The Canadiens are another team that I could easily see sinking to the bottom of the standings by the time the regular season is over. Nick Suzuki is a lonely man in the top six because there isn’t much help around him. Mike Hoffman, Jonathan Drouin, Raphael Harvey-Pinard, and Jesse Ylonen are some of the players around Suzuki up front.

Montreal might have some trouble scoring goals down the stretch, and the goaltending duo of Jake Allen and Sam Montembeault has had its share of struggles as well. With games against the Rangers, Devils, Avalanche, Penguins, Panthers, Lightning, and Bruins coming up, the Canadiens could take an expeditious dive in the standings.

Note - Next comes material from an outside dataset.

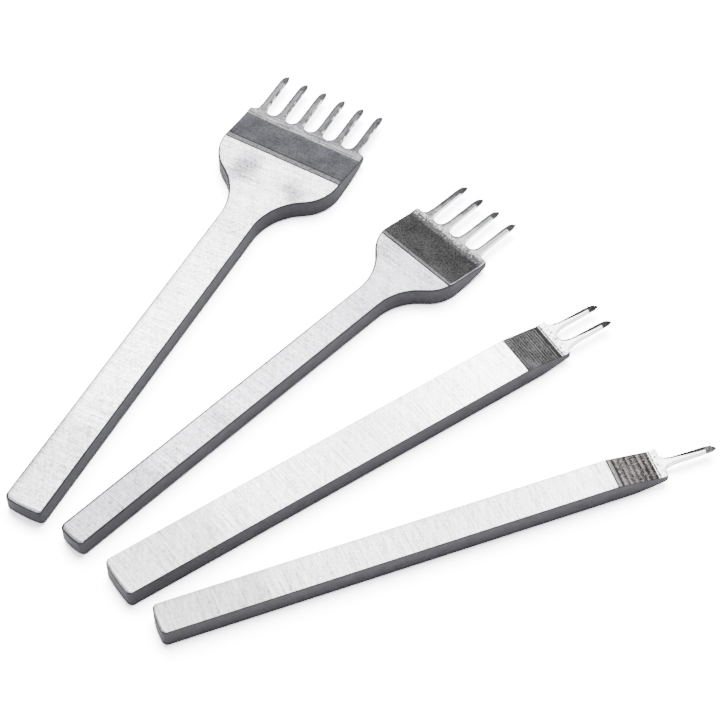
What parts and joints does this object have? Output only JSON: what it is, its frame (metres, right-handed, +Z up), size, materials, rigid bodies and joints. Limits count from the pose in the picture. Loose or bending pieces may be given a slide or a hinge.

They already have a head start in that regard with four consecutive losses.

Vancouver Canucks | 26-32-5 | 57 points

In terms of the Canucks’ pursuit of the No. 1 overall pick, the trade deadline wasn’t terribly successful. Neither Brock Boeser nor J.T. Miller got traded, and Vancouver even made a win-now move by acquiring former Detroit Red Wings defenseman Filip Hronek.

Even if the Canucks did move those players, there’s no denying that there is some talent on this roster. Elias Pettersson, Quinn Hughes, and Andrei Kuzmenko are all quality players, and Vancouver can be tough out when it gets adequate goaltending.

Ultimately, the Canucks are in a good position here. They already have some foundational pieces, and it’s plausible that they end up with the No. 1 overall pick too.

Philadelphia Flyers | 24-29-11 | 59 points

Much to the dismay of their fans, the Flyers weren’t terribly active at the trade deadline, and James van Riemsdyk will remain on the team until he becomes an unrestricted free agent in the summer.

As a result, Philadelphia may not be bad enough to maximize its chances of landing the No. 1 overall pick, but something tells me John Tortorella wouldn’t have interest in that anyway. Add in strong seasons from Travis Konecny and Carter Hart, and the Flyers have been more competitive than anticipated in 2022-23.

For those hoping to see the Flyers slip a few spots in the standings before the end of the regular season, the good news is that they play a tough schedule over the next few weeks.